Every line in the listing is to be echoed verbatim.

▬▬▬▬▬▬

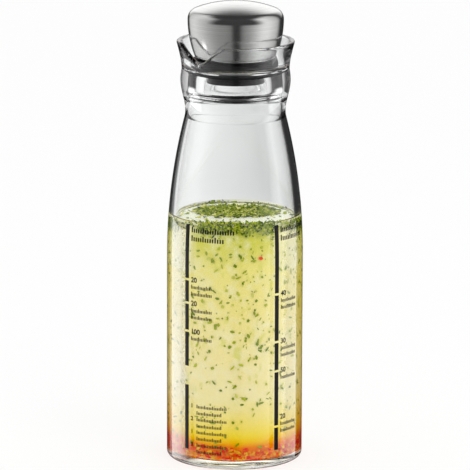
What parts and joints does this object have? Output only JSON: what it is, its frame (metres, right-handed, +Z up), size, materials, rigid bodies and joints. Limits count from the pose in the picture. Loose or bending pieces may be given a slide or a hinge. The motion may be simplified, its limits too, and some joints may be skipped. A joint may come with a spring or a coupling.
{
  "type": "salad dressing shaker",
  "caption": "Clear glass dressing bottle with a flared pouring collar, printed scale bars and a lift-out stopper under a domed steel cap.",
  "frame": {"origin": "centre of the bottle's foot, on the surface that it stands on", "axes": "+Z up along the bottle's axis to the cap, -Y through the pouring notch in the rim"},
  "size_m": [0.057, 0.0571, 0.1937],
  "materials": {
    "clear_glass": "polished",
    "black_ink": "printed",
    "dressing": "clear liquid",
    "herbs": "wet",
    "pepper_flakes": "wet",
    "satin_steel": "satin",
    "black_plastic": "moulded",
    "black_silicone": "moulded",
    "screw_steel": "machined"
  },
  "bodies": {
    "bottle": {"glass_bottle": "clear_glass", "printed_bars": "black_ink", "dressing": "dressing", "herb_layer": "herbs", "pepper_layer": "pepper_flakes"},
    "stopper": {"cap_shell": "satin_steel", "cap_core": "black_plastic", "seat_seal": "black_silicone", "stopper_plug": "black_plastic", "clamp_screw": "screw_steel", "screw_washer": "black_silicone", "plug_cover": "black_plastic"}
  },
  "joints": [
    {"name": "stopper_lift", "type": "slide", "parent": "bottle", "child": "stopper", "axis": [0, 0, 1], "range_m": [0, 0.04]}
  ]
}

▬▬▬▬▬▬

● **OUTPUT FOR THIS TASK**:
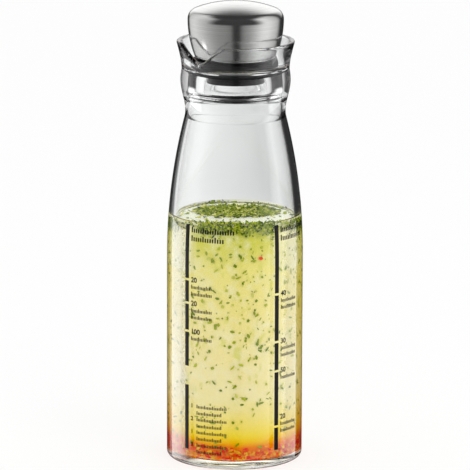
What parts and joints does this object have? Output only JSON: what it is, its frame (metres, right-handed, +Z up), size, materials, rigid bodies and joints. Limits count from the pose in the picture. Loose or bending pieces may be given a slide or a hinge. The motion may be simplified, its limits too, and some joints may be skipped. A joint may come with a spring or a coupling.
{
  "type": "salad dressing shaker",
  "caption": "Clear glass dressing bottle with a flared pouring collar, printed scale bars and a lift-out stopper under a domed steel cap.",
  "frame": {"origin": "centre of the bottle's foot, on the surface that it stands on", "axes": "+Z up along the bottle's axis to the cap, -Y through the pouring notch in the rim"},
  "size_m": [0.057, 0.0571, 0.1937],
  "materials": {
    "clear_glass": "polished",
    "black_ink": "printed",
    "dressing": "clear liquid",
    "herbs": "wet",
    "pepper_flakes": "wet",
    "satin_steel": "satin",
    "black_plastic": "moulded",
    "black_silicone": "moulded",
    "screw_steel": "machined"
  },
  "bodies": {
    "bottle": {"glass_bottle": "clear_glass", "printed_bars": "black_ink", "dressing": "dressing", "herb_layer": "herbs", "pepper_layer": "pepper_flakes"},
    "stopper": {"cap_shell": "satin_steel", "cap_core": "black_plastic", "seat_seal": "black_silicone", "stopper_plug": "black_plastic", "clamp_screw": "screw_steel", "screw_washer": "black_silicone", "plug_cover": "black_plastic"}
  },
  "joints": [
    {"name": "stopper_lift", "type": "slide", "parent": "bottle", "child": "stopper", "axis": [0, 0, 1], "range_m": [0, 0.04]}
  ]
}